So a little after “The Cross” remix dropped that placed me next to Nas on a Tapemasters Inc. Mixtape courtesy of then-producer John Shotti (Another connect made through Vegas, who was a frequent producer for him back then as well), came this song – “Be Only You”. Now my verse is simple sounding, but a little more complex once you really listen. Which is why it’s here in this section today. I think it took all of  us a second to catch some of the slickness. You be the judge.

“I got this girl,

she got that stuff,

she make her man come get it,

(But…)

I got One girl, that I just can’t get rid of.

Am I wrong cause I’m with keisha,

Tamala, Anna and Janae??

I keep a different girl just to occupy my day!

Or maybe I’m addicted to sex like Eric Benet,

Cut my hair off over the stress like Eric Benet.

And got the nerve to call myself getting away…

From the memory,

but the mirror tell me I’m fake!

cause even though now, I heavily date,

I find myself comparing every girl to you – counting every mistake.

So it’s me that got a problem,

cause I still might need and want ya,

so my feeling teeter-totter,

– like a building seated on a…

shaky foundation…

We was on the rocks,

like tequila or some vodka – think we need another shot.

Or should we just leave it alone and move along?

Instead of that tequila – upgrade it to Patron.

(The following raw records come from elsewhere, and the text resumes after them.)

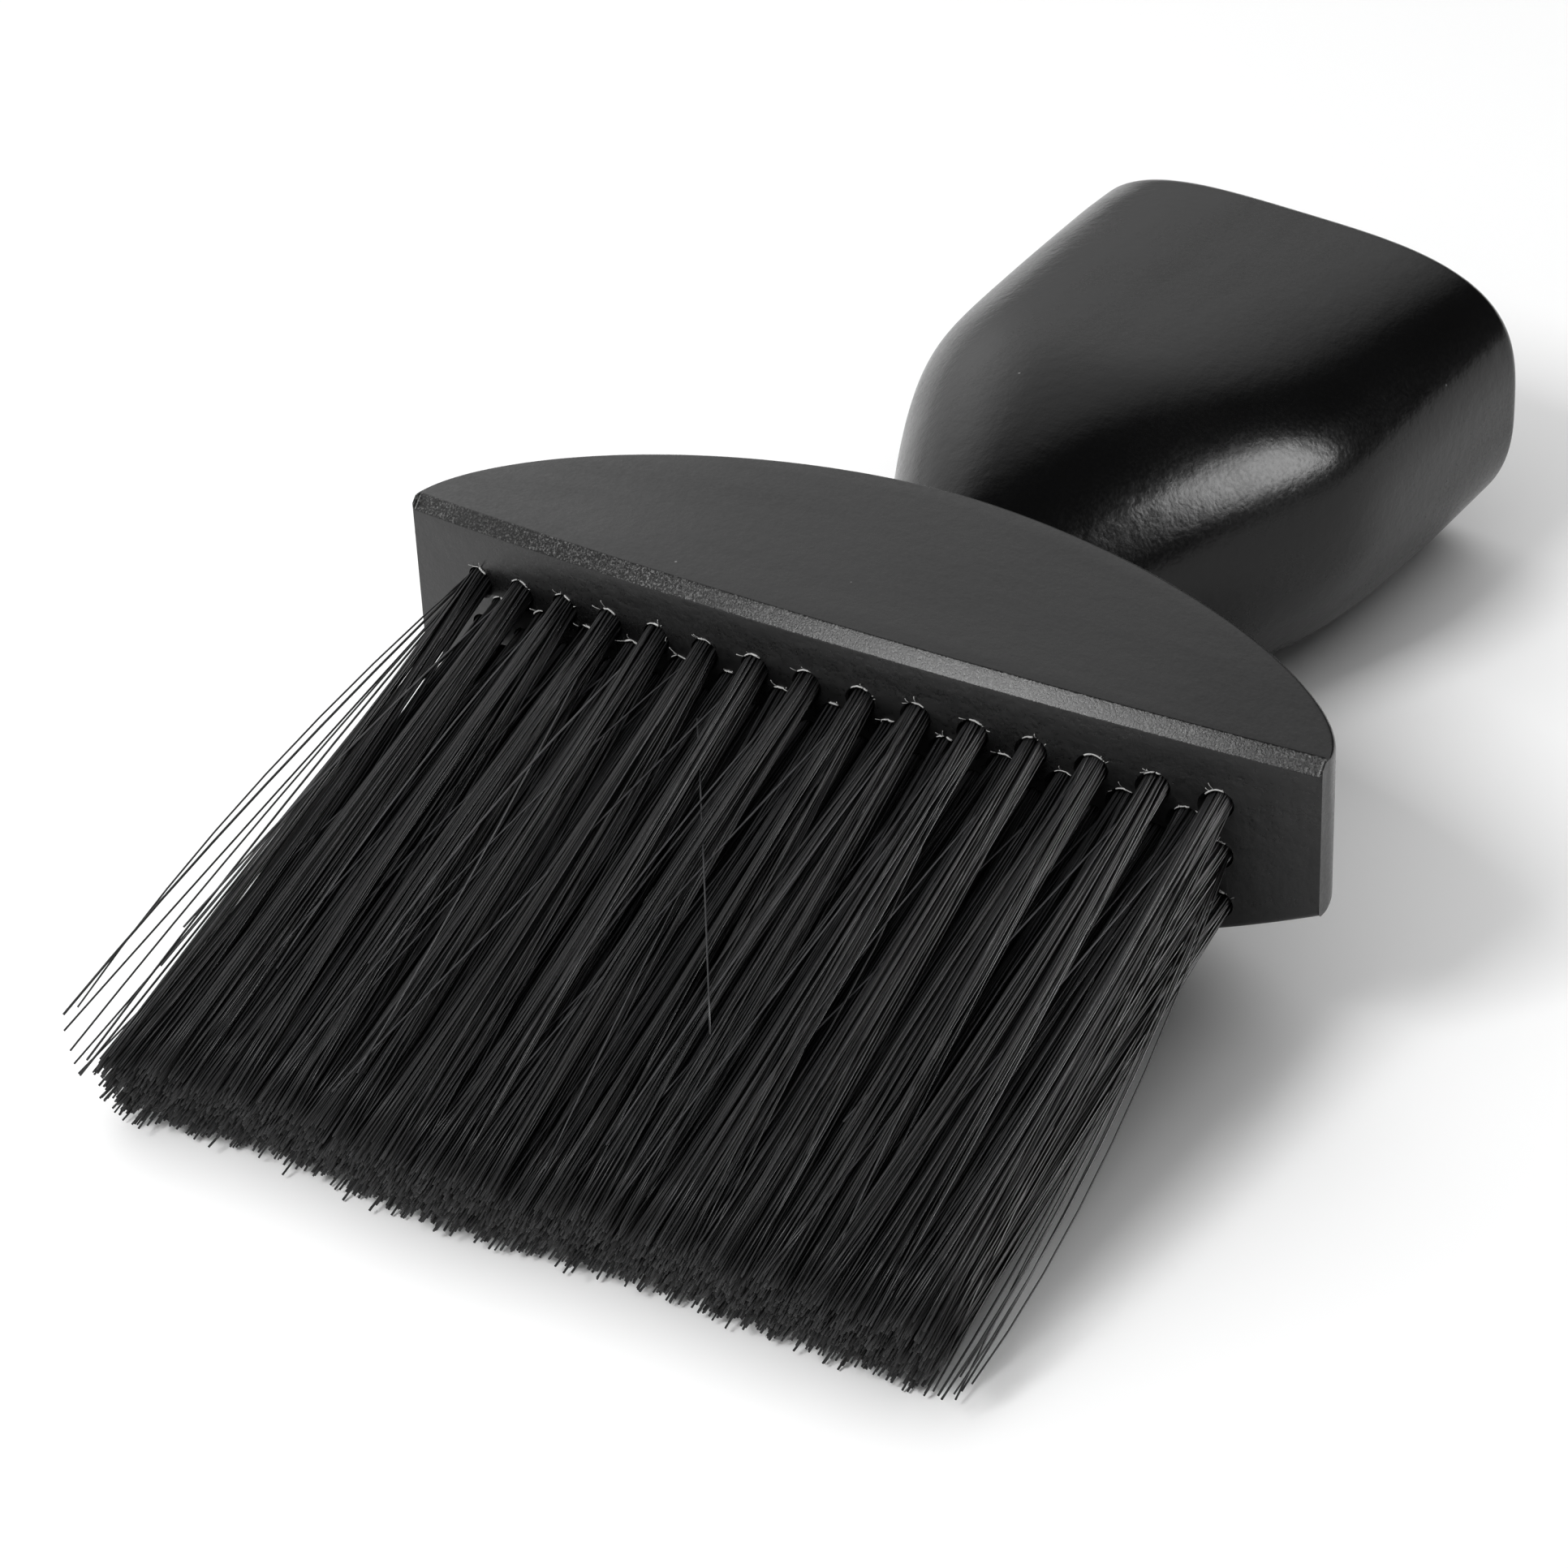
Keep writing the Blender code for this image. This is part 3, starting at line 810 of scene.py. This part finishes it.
def build_tufts(places):
    finishes = (bristle_finish(), painted_light_bristle_finish(), cut_end_finish())
    left, right, fallen = stray_paths(places)
    extras = {"tufts_long_01": left, "tufts_long_15": right}
    for stagger, word in ((0, "long"), (1, "short")):
        for number in range(TUFTS_IN_ROW[stagger]):
            node = f"tufts_{word}_{number + 1:02d}"
            rng = np.random.default_rng(1000 * stagger + number)
            column = [place for place in places if place[0] % 2 == stagger and place[1] == number]
            common = [tuft_strands(rng, root, tip, STRANDS_IN_ROW[row]) for row, _, root, tip in column]
            if node in extras:
                common.append(extras[node])
            painted_lit_paths = crossing_paths(rng, *column[0][2:])
            if node == FALLEN_ON:
                painted_lit_paths = np.concatenate((painted_lit_paths, fallen))
            paths = np.concatenate((*common, painted_lit_paths))
            kinds = np.zeros(len(paths), int)
            # The strands on top take the slot with painted light.
            kinds[-len(painted_lit_paths):] = PAINTED_LIGHT_SLOT
            radii = STRAND_RADIUS * rng.normal(1, 0.09, len(paths)).clip(0.75, 1.25)
            mesh = tube_mesh(f"{node}_strands", paths, radii, kinds)
            piece_from(f"{node}_strands", mesh, finishes, [node])


def finish_hidden_nodes():
    beech, steel = beech_finish(), steel_finish()
    for name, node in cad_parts.items():
        if name == "neck_dowel":
            node.material_slots[0].material = beech
        elif name.startswith("anchor_"):
            node.material_slots[0].material = steel


# ---------------------------------------------------------------- floor, light and camera

def build_floor():
    mesh = bpy.data.meshes.new("floor")
    half = FLOOR_HALF_WIDTH
    corners = [(-half, -half, 0), (half, -half, 0), (half, half, 0), (-half, half, 0)]
    mesh.from_pydata(corners, [], [(0, 1, 2, 3)])
    floor = bpy.data.objects.new("floor", mesh)
    bpy.context.scene.collection.objects.link(floor)
    floor.location.z = FLOOR_DROP
    finish = Finish("pale_floor")
    tone = finish.noise(6, 3)
    colour = finish.mix(tone, (0.93, 0.93, 0.93), (0.95, 0.95, 0.95))
    finish.link(colour, finish.shader.inputs["Base Color"])
    finish.set(Roughness=0.8, Specular_IOR_Level=0.2)
    mesh.materials.append(finish.material)


def direction_mask(tree, direction, towards, full, none):
    """1 within the angle full of a direction, 0 beyond the angle none, in degrees."""
    dot = tree.nodes.new("ShaderNodeVectorMath")
    dot.operation = "DOT_PRODUCT"
    dot.inputs[1].default_value = Vector(towards).normalized()
    tree.links.new(direction, dot.inputs[0])
    ramp = tree.nodes.new("ShaderNodeMapRange")
    ramp.interpolation_type = "SMOOTHSTEP"
    ramp.inputs["From Min"].default_value = math.cos(math.radians(none))
    ramp.inputs["From Max"].default_value = math.cos(math.radians(full))
    tree.links.new(dot.outputs["Value"], ramp.inputs["Value"])
    return ramp.outputs["Result"]


def build_world():
    """A dim studio with soft patches of light, seen as plain white by the camera itself."""
    world = bpy.data.worlds.new("studio")
    bpy.context.scene.world = world
    world.use_nodes = True
    tree = world.node_tree
    tree.nodes.clear()
    direction = tree.nodes.new("ShaderNodeTexCoord").outputs["Generated"]
    value = None
    for towards, full, none, amount in WORLD_PATCHES:
        mask = direction_mask(tree, direction, towards, full, none)
        total = tree.nodes.new("ShaderNodeMath")
        total.operation = "MULTIPLY_ADD"
        tree.links.new(mask, total.inputs[0])
        total.inputs[1].default_value = amount
        if value:
            tree.links.new(value, total.inputs[2])
        else:
            total.inputs[2].default_value = WORLD_BASE
        value = total.outputs["Value"]
    light = tree.nodes.new("ShaderNodeBackground")
    tree.links.new(value, light.inputs["Strength"])
    plain = tree.nodes.new("ShaderNodeBackground")
    plain.inputs["Strength"].default_value = 1.0
    chosen = tree.nodes.new("ShaderNodeMixShader")
    tree.links.new(tree.nodes.new("ShaderNodeLightPath").outputs["Is Camera Ray"], chosen.inputs["Fac"])
    tree.links.new(light.outputs["Background"], chosen.inputs[1])
    tree.links.new(plain.outputs["Background"], chosen.inputs[2])
    out = tree.nodes.new("ShaderNodeOutputWorld")
    tree.links.new(chosen.outputs["Shader"], out.inputs["Surface"])


def build_softboxes():
    middle = Vector(to_world([LIGHTS_TARGET])[0])
    for name, direction, distance, width, height, power, lighting, mirrored in SOFTBOXES:
        data = bpy.data.lights.new(name, "AREA")
        data.shape = "RECTANGLE"
        data.size, data.size_y, data.energy = width, height, power
        light = bpy.data.objects.new(name, data)
        away = Vector(direction).normalized()
        light.location = middle + away * distance
        light.rotation_euler = away.to_track_quat("Z", "Y").to_euler()
        light.visible_camera = False
        light.visible_diffuse = lighting
        light.visible_glossy = mirrored
        bpy.context.scene.collection.objects.link(light)


def build_camera():
    angles = (CAMERA_AZIMUTH, CAMERA_ELEVATION, CAMERA_ROLL)
    azimuth, elevation, roll = (math.radians(angle) for angle in angles)
    reach = math.cos(elevation)
    back = Vector((math.sin(azimuth) * reach, -math.cos(azimuth) * reach, math.sin(elevation)))
    level = Vector((math.cos(azimuth), math.sin(azimuth), 0))
    upright = back.cross(level)
    right = level * math.cos(roll) + upright * math.sin(roll)
    up = back.cross(right)
    place = Vector(to_world([CAMERA_TARGET])[0]) + back * CAMERA_DISTANCE
    data = bpy.data.cameras.new("camera")
    data.lens, data.sensor_width = CAMERA_LENS, CAMERA_SENSOR
    data.clip_start = CAMERA_CLIP
    camera = bpy.data.objects.new("camera", data)
    turn = Matrix((right, up, back)).transposed()
    camera.matrix_world = Matrix.Translation(place) @ turn.to_4x4()
    bpy.context.scene.collection.objects.link(camera)
    bpy.context.scene.camera = camera


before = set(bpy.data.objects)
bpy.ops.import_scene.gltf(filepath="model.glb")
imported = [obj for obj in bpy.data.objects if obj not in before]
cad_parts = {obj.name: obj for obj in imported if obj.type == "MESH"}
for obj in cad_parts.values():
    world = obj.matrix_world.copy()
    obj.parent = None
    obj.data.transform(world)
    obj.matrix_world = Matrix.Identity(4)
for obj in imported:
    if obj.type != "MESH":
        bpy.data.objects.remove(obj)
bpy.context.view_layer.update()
BRUSH = brush_matrix()

tufts = list(tuft_places())
build_head(tufts)
build_rims(tufts)
build_handle()
build_tufts(tufts)
finish_hidden_nodes()
build_floor()
build_world()
build_softboxes()
build_camera()
bpy.context.scene.view_settings.view_transform = "Standard"

bpy.context.view_layer.update()
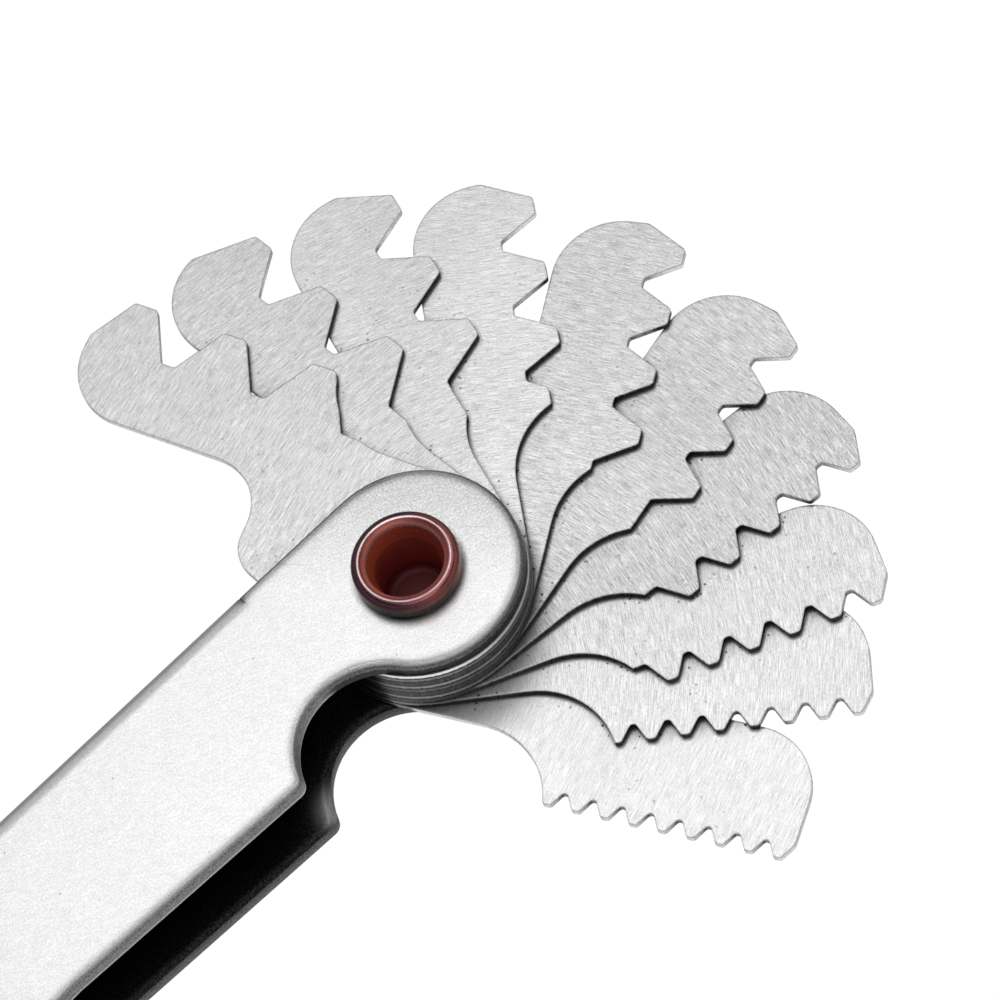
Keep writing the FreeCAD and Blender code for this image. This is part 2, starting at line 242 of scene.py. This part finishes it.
# ---------------------------------------------------------------- leaves
def leaf_steel(name, grain_angle, seed, brightness, shine, contrast, low_z, high_z, axis):
    """Ground spring steel: fine straight grain, and pits that gather beside the next leaf's edge, at
    whose foot painted shade lies too. The sheared edge is pale where it stands free, a painted
    reflection, dark over another leaf, painted shade, and banded round the rivet, where shine is
    the brightness of its upper band."""
    s = Shader(name)
    shift = (seed * 17.3, seed * 9.1, 0.0)
    clear = s.openness(1.6)

    # the ground face
    broad = s.noise(s.mapped((0.35, 3.0, 0.0), -grain_angle, shift), 2.0, 0.6)
    streak = s.noise(s.mapped((1.0, 18.0, 0.0), -grain_angle, shift), 1.0, 0.5)
    grit = s.noise(s.mapped((5.0, 18.0, 0.0), -grain_angle, shift), 1.0, 0.6)
    grain = s.add(s.times(streak, 0.50), s.times(grit, 0.38))
    grain = s.add(grain, s.times(broad, 0.12))
    darkest = brightness * (1.0 - 0.27 * contrast)
    palest = brightness * (1.0 + 0.26 * contrast)
    tone = s.line(grain, 0.38, 0.62, darkest, palest)
    cloud = s.noise(s.mapped((0.10, 0.10, 0.0), 0.0, shift), 2.0, 0.5)
    tone = s.times(tone, s.ramp(cloud, 0.3, 0.7, 0.96, 1.03))
    dash = s.noise(s.mapped((0.35, 7.0, 0.0), -grain_angle - 0.25, shift), 1.0, 0.4)
    tone = s.darken(tone, s.ramp(dash, 0.68, 0.78), 0.16)

    # pits, in a few patches and along the next leaf's edge
    patches = s.ramp(s.noise(s.mapped((0.30, 0.30, 0.0), 0.0, shift), 2.0, 0.5), 0.52, 0.66)
    beside_edge = s.ramp(clear, 0.985, 0.90, 0.0, 0.8)
    patches = s.add(s.times(patches, 0.35), beside_edge, clamp=True)
    warp = s.noise(s.mapped((3.0, 3.0, 0.0), 0.0, shift), 2.0, 0.6)
    from_pit = s.cells(s.mapped((2.0, 2.0, 0.0), 0.3, shift))
    from_pit = s.add(from_pit, s.times(warp, 0.22))
    pit = s.times(s.ramp(from_pit, 0.30, 0.22), patches)
    tone = s.darken(tone, pit, 0.85)
    # painted shade in the crevice at the foot of the next leaf's edge
    tone = s.darken(tone, s.ramp(clear, 0.74, 0.60), 0.85)

    # the sheared edge: pale where it stands free, a painted reflection, and dark over another leaf, painted shade
    height_in_edge = s.line(s.split(s.place)[2], low_z, high_z)
    tear = s.noise(s.mapped((7.0, 7.0, 1.5), 0.0, shift), 2.0, 0.6)
    ragged = s.add(height_in_edge, s.times(s.subtract(tear, 0.5), 0.5))
    _, radius = s.from_axis(axis)
    eye = s.ramp(radius, LEAF_EYE_RADIUS + 0.12, LEAF_EYE_RADIUS + 0.04)
    torn = s.ramp(tear, 0.3, 0.7, 0.008, 0.05)
    band_low = 0.50 - 0.2 * shine
    band = s.times(s.ramp(ragged, band_low, band_low + 0.14), shine)
    pale = s.times(s.ramp(tear, 0.3, 0.7, 0.70, 0.95), s.ramp(ragged, 0.95, 0.80, 0.45, 1.0))
    shaded = s.times(s.ramp(ragged, 0.78, 0.92), 0.45)
    # painted reflection where the edge stands free, painted shade where it lies over another leaf
    edge_painted_light_and_shade = s.blend(s.ramp(clear, 0.86, 0.99), s.add(torn, shaded), pale)
    edge_tone = s.blend(eye, edge_painted_light_and_shade, s.add(torn, band))
    tone = s.blend(s.steepness(0.8, 0.3), tone, edge_tone)

    rough = s.add(s.ramp(grain, 0.35, 0.65, 0.40, 0.30), s.times(pit, 0.3))
    relief = s.subtract(grain, s.times(pit, 0.8))
    normal = s.bump(relief, 0.02, 0.5, s.soft_edges(0.14))
    return s.finish(s.mix(tone, grey(0.0), WHITE_METAL), rough, normal)


# ---------------------------------------------------------------- handle
def satin_nickel(name):
    """Nickel plate over a tumbled sheet: near white, pebbled, with specks and a few fine marks."""
    s = Shader(name)
    x, y, z = (s.in_mm(axis) for axis in s.split(s.place))
    pebble = s.noise(s.mapped((9.0, 9.0, 9.0)), 2.0, 0.6)
    fine = s.noise(s.mapped((14.0, 14.0, 14.0)), 1.0, 0.6)
    drag = s.noise(s.mapped((1.5, 9.0, 2.0), math.radians(25.0)), 2.0, 0.5)
    relief = s.add(s.times(pebble, 0.55), s.times(fine, 0.3))
    relief = s.add(relief, s.times(drag, 0.2))

    # the plated face, duller and more speckled toward the coarse end
    toward_end = s.add(s.times(x, 0.75), s.times(y, 0.66))
    coarse_end_weight = s.ramp(toward_end, -2.0, 6.0)
    tone = s.darken(s.line(relief, 0.44, 0.66, 0.705, 0.90), coarse_end_weight, 0.25)
    speckled = s.times(tone, s.line(pebble, 0.35, 0.65, 0.84, 1.15))
    tone = s.blend(s.times(coarse_end_weight, 0.8), tone, speckled)
    tone = s.times(tone, s.ramp(x, -32.0, -12.0, 0.95, 1.0))
    cloud = s.noise(s.mapped((0.09, 0.09, 0.09)), 2.0, 0.5)
    tone = s.times(tone, s.ramp(cloud, 0.3, 0.7, 0.97, 1.02))
    speck = s.ramp(s.cells(s.mapped((0.75, 0.75, 0.75))), 0.055, 0.02)
    tone = s.darken(tone, speck, 0.5)
    hair = s.noise(s.mapped((0.12, 4.5, 0.0), math.radians(50.0), (3.0, 7.0, 0.0)), 1.0, 0.3)
    tone = s.darken(tone, s.ramp(hair, 0.72, 0.80), 0.15)

    # painted shade on the rounded shoulder of each free edge, where a wide bevel turns the normal away from the
    # face's
    front = s.line(y, SPINE_BACK_Y, SPINE_BACK_Y - 0.1)
    end = s.ramp(s.size_of(s.add(x, HALF_SPACING)), SPINE_END, SPINE_END + 1.5)
    free = s.math("MAXIMUM", end, s.ramp(y, 5.2, 4.8))
    wide_bevel = s.soft_edges(0.9)
    true_normal = s.tree.nodes.new("ShaderNodeNewGeometry").outputs["True Normal"]
    products = s.split(s.vector("MULTIPLY", wide_bevel, true_normal))
    agree = s.add(s.add(products[0], products[1]), products[2])
    tone = s.darken(tone, s.times(s.ramp(agree, 0.993, 0.95), free), 0.90)

    # the sheared edges: dull, with a torn black band round the ends and a painted highlight along the upper
    # plate's lower corner
    sheared = s.times(s.steepness(0.9, 0.4), front)
    dull = s.ramp(pebble, 0.35, 0.65, 0.14, 0.34)
    dull = s.times(dull, s.line(z, LOWER_PLATE_TOP - 0.05, UPPER_PLATE_BOTTOM, 0.45, 1.0))
    dull = s.darken(dull, end, 0.35)
    ragged_z = s.add(z, s.times(s.subtract(pebble, 0.5), 0.5))
    torn = s.times(s.ramp(ragged_z, 7.18, 7.05), s.ramp(ragged_z, 6.3, 6.4))
    dull = s.darken(dull, s.times(torn, end), 0.93)
    from_corner = s.size_of(s.subtract(z, UPPER_PLATE_BOTTOM))
    corner_painted_highlight = s.times(s.ramp(from_corner, 0.30, 0.08), s.ramp(end, 1.0, 0.5, 0.0, 0.45))
    tone = s.blend(sheared, tone, s.add(dull, corner_painted_highlight))

    # painted shade round the foot of the rivet's rim, most of it on the handle's side
    rivet_foot_painted_shade = s.ramp(s.add(x, y), -0.5, -3.6, 0.3, 1.0)
    tone = s.darken(tone, s.times(s.ramp(s.openness(0.8), 0.72, 0.62), rivet_foot_painted_shade), 0.92)

    # inside the channel the plate is darkened near black with painted shade, and lit grey by painted light falling
    # in at the thumb cut-out
    above_lower = s.line(z, LOWER_PLATE_TOP - 0.02, LOWER_PLATE_TOP - 0.005)
    below_upper = s.line(z, UPPER_PLATE_BOTTOM + 0.02, UPPER_PLATE_BOTTOM + 0.005)
    inside = s.times(s.times(above_lower, below_upper), front)
    inner_wall = s.line(y, CHANNEL_BACK_Y, CHANNEL_BACK_Y + 0.3)
    inside = s.times(inside, s.math("MAXIMUM", s.subtract(1.0, sheared), inner_wall))
    thumb_corner = [value * MM for value in THUMB_CORNER]
    to_corner = s.vector("LENGTH", s.vector("SUBTRACT", s.place, thumb_corner))
    thumb_cutout_painted_light = s.ramp(to_corner, 2.6 * MM, 0.3 * MM)
    channel_painted_shade = s.ramp(pebble, 0.35, 0.65, 0.012, 0.06)
    channel_painted_shade = s.add(channel_painted_shade, s.times(s.times(thumb_cutout_painted_light, thumb_cutout_painted_light), 0.4))
    tone = s.blend(inside, tone, channel_painted_shade)

    rough = s.ramp(relief, 0.42, 0.68, 0.40, 0.33)
    pitted = s.subtract(relief, s.times(speck, 0.6))
    edges = s.vector("NORMALIZE", s.mix(free, s.soft_edges(0.25), wide_bevel))
    return s.finish(s.mix(tone, grey(0.0), WHITE_METAL), rough, s.bump(pitted, 0.02, 0.5, edges))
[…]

And Velli – he should know, cause he hitting them models,

just to keep his mind clear,

then he hitting that bottle!

-And it got him throwin’ up,

got him torn up,

and it’s all cause of this thing,

tryin’a keep thoughts of,

how he lost love, away but something’s missing.

It got him throwin’ up,

got him torn up,

and it’s all cause of this thing…

So if you gettin’ gone,

go on with the gettin’ on,

This a song I wish you was never even mentioned on!”

Hope you learned something…

You can hear this song and download it free on my music page; http://malik-16.bandcamp.com/track/be-only-you

Hot 16…Or More…DRIVE SLOW

If 2006 was my introductory year and the debut of the man you’ve all come to know and love as Malik-16, then 2007 was certainly the year of the pop-up appearances.

In this sense, I mean some of my cohorts from my D.C. days who still considered me cool enough to do a mixtape track with would hit me up periodically throughout said year. This was before everyone started relying on blog attention to define them and letting the hype get to their heads. A time where somebody could hit you up and  just make a collab happen, not a ‘speak to my management’ kind of situation. *Sigh*…

Anyway, one of these cohorts of mine is a young man who thought enough of me to ask me to lend 32 bars to his Let My People Know mixtape series. This young Man is none other than the DMV area’s own, Laelo Hood, and he’s extended fam from my long lost Coalition Crew. Speaking of which, with a rush mix by Coalition leader and founder, Shak-C, this is one of my most unpolished sounding verses, but one of my favorites.  The homie Laelo’s been putting in work for an area that still hasn’t gotten it’s proper kick start yet, but is well on it’s way, and he’s one of the reasons why. Always wanting to bring balance to the game as a reality rapper, Lo asked me to spit a thoughtful verse over the instrumental of Kanye West’s “Drive Slow” that would fit the tone of what he was trying to get across with his rendition. Basically using storytale style verses to take the listeners into our personal experiences growing up in the hood, it was cautionary by being exemplary, not preachy…Similar to 2Pac’s “Shorty Wanna Be A Thug”, which uses the same sample Kanye did for his.

So here in this verse, is the hood experience from my angle, where I touch on the stupidity of it’s glamorization, and take pride in being toughened up by it, but rising above it.

Here goes…

“I got my 7-session driving lesson in the streets of new York,

And my direction was the best one after seeing dudes caught…

Up in the same routine,

Myself said

self!

ain’t no way you careenin’ out your lane – use speed!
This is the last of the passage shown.